SUPPLIED DATA

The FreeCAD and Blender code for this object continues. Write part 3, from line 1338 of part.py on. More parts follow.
--
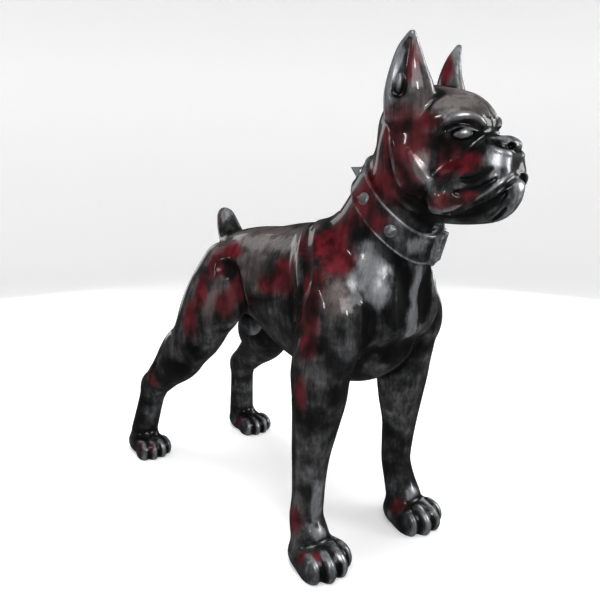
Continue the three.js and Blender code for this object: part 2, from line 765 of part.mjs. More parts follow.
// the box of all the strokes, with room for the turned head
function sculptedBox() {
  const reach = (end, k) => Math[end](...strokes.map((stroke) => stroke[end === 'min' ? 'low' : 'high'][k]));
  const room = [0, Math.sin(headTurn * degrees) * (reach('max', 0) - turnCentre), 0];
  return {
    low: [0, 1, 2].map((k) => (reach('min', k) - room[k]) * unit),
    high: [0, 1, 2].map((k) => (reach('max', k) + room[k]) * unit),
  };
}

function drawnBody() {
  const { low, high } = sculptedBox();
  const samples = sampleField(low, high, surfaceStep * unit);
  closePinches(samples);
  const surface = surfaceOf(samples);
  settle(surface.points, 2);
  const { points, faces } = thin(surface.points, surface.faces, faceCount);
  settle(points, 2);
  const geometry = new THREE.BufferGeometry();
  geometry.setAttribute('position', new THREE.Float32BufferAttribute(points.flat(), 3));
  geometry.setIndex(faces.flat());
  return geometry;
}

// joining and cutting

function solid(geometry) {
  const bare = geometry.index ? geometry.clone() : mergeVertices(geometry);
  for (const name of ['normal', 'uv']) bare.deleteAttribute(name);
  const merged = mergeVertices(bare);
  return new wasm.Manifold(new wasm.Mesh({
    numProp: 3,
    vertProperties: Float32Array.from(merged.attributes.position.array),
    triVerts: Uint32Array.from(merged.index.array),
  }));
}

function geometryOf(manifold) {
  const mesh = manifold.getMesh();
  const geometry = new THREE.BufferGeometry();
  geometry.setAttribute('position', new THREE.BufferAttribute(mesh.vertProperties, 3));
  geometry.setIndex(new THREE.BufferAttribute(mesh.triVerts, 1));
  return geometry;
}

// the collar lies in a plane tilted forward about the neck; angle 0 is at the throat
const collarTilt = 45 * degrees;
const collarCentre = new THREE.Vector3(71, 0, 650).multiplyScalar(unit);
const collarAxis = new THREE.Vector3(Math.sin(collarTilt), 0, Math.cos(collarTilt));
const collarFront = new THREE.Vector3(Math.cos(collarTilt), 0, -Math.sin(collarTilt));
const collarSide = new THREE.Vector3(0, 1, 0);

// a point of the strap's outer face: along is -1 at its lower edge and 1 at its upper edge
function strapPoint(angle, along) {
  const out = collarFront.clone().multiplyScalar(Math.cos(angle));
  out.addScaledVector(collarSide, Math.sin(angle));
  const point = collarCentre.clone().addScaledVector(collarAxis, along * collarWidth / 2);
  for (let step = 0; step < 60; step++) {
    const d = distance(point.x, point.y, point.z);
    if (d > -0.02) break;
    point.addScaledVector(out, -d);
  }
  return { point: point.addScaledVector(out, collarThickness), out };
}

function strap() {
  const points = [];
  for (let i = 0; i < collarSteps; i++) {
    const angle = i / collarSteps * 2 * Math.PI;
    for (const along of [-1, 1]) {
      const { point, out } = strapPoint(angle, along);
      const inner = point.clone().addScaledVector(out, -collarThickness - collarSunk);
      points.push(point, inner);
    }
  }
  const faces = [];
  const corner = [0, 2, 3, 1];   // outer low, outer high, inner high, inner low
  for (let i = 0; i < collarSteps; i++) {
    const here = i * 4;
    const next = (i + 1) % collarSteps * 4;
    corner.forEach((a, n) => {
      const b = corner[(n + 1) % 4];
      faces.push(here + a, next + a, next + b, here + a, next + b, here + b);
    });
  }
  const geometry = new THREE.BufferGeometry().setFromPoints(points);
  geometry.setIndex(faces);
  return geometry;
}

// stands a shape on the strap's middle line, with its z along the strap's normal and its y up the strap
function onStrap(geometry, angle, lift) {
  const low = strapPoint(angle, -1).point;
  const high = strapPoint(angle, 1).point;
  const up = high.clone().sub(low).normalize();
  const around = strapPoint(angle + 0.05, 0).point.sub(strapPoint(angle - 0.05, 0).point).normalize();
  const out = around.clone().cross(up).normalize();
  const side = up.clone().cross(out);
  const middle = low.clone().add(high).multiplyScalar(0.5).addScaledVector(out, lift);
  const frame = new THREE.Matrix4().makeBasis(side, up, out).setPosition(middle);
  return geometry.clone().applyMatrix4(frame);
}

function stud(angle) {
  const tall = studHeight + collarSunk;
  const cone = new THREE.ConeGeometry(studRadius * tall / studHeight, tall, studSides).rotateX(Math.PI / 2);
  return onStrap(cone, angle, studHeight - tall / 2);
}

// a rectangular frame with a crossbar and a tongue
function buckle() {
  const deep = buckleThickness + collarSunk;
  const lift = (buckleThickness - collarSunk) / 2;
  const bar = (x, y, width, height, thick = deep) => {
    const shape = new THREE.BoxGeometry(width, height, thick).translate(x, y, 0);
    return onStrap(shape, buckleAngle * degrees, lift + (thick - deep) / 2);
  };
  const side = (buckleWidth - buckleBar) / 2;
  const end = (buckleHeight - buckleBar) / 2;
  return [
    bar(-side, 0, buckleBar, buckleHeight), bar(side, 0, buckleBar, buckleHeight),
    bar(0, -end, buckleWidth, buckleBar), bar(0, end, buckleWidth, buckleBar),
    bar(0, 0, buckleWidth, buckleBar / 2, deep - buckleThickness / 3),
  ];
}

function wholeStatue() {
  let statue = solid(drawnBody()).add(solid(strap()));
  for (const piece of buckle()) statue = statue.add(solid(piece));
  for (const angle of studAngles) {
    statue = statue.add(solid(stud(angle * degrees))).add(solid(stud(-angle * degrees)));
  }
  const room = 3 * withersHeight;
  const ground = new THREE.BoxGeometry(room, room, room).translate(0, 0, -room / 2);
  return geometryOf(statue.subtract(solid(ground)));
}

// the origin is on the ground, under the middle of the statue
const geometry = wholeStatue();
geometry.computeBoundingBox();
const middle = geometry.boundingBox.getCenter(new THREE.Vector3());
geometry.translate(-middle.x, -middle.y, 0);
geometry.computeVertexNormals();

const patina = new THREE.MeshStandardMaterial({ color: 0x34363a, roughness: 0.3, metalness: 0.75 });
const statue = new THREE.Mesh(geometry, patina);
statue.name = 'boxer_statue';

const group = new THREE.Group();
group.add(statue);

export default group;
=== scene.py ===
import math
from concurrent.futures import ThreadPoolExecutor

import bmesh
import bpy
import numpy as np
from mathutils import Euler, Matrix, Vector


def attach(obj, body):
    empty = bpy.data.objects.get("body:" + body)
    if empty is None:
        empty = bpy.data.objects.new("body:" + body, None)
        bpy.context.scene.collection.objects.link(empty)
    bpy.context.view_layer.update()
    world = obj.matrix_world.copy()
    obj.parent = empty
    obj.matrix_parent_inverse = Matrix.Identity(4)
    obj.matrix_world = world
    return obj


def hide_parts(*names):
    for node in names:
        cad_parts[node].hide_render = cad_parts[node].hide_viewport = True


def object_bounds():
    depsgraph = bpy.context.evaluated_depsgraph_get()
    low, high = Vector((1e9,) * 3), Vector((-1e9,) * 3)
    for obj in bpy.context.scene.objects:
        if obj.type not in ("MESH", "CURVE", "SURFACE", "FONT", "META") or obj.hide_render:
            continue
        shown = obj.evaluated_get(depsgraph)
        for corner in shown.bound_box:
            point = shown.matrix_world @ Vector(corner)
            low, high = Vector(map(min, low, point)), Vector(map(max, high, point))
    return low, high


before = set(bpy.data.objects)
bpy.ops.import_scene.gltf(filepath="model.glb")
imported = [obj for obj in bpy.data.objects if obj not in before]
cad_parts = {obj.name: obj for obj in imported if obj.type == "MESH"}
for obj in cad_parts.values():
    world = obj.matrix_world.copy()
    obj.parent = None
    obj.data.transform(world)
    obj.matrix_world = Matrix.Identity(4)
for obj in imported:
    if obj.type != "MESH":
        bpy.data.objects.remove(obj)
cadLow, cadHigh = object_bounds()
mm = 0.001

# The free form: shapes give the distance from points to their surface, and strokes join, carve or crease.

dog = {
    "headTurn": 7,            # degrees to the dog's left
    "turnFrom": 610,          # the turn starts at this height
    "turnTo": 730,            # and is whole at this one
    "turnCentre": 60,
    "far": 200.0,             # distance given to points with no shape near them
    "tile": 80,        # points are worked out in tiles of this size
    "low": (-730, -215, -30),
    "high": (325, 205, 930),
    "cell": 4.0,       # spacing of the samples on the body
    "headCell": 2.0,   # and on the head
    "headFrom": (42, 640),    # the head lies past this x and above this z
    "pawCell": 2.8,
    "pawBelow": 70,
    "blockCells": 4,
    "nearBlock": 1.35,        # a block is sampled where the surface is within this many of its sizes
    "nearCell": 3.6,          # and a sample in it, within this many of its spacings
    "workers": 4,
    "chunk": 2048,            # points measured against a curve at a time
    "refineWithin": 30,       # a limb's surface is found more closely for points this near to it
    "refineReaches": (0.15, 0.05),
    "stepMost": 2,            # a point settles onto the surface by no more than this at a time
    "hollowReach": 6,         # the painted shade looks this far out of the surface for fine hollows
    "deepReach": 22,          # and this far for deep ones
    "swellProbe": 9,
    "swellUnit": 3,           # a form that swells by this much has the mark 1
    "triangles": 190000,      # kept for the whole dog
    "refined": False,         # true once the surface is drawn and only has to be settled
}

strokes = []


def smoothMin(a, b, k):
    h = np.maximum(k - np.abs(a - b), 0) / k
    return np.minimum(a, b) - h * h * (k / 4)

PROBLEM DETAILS
Proceeding from the line containing "const patina = new" through the line containing "# The free form: shapes", transcribe the lines above exactly, both end lines included.

EXPECTED ANSWER
const patina = new THREE.MeshStandardMaterial({ color: 0x34363a, roughness: 0.3, metalness: 0.75 });
const statue = new THREE.Mesh(geometry, patina);
statue.name = 'boxer_statue';

const group = new THREE.Group();
group.add(statue);

export default group;
=== scene.py ===
import math
from concurrent.futures import ThreadPoolExecutor

import bmesh
import bpy
import numpy as np
from mathutils import Euler, Matrix, Vector


def attach(obj, body):
    empty = bpy.data.objects.get("body:" + body)
    if empty is None:
        empty = bpy.data.objects.new("body:" + body, None)
        bpy.context.scene.collection.objects.link(empty)
    bpy.context.view_layer.update()
    world = obj.matrix_world.copy()
    obj.parent = empty
    obj.matrix_parent_inverse = Matrix.Identity(4)
    obj.matrix_world = world
    return obj


def hide_parts(*names):
    for node in names:
        cad_parts[node].hide_render = cad_parts[node].hide_viewport = True


def object_bounds():
    depsgraph = bpy.context.evaluated_depsgraph_get()
    low, high = Vector((1e9,) * 3), Vector((-1e9,) * 3)
    for obj in bpy.context.scene.objects:
        if obj.type not in ("MESH", "CURVE", "SURFACE", "FONT", "META") or obj.hide_render:
            continue
        shown = obj.evaluated_get(depsgraph)
        for corner in shown.bound_box:
            point = shown.matrix_world @ Vector(corner)
            low, high = Vector(map(min, low, point)), Vector(map(max, high, point))
    return low, high


before = set(bpy.data.objects)
bpy.ops.import_scene.gltf(filepath="model.glb")
imported = [obj for obj in bpy.data.objects if obj not in before]
cad_parts = {obj.name: obj for obj in imported if obj.type == "MESH"}
for obj in cad_parts.values():
    world = obj.matrix_world.copy()
    obj.parent = None
    obj.data.transform(world)
    obj.matrix_world = Matrix.Identity(4)
for obj in imported:
    if obj.type != "MESH":
        bpy.data.objects.remove(obj)
cadLow, cadHigh = object_bounds()
mm = 0.001

# The free form: shapes give the distance from points to their surface, and strokes join, carve or crease.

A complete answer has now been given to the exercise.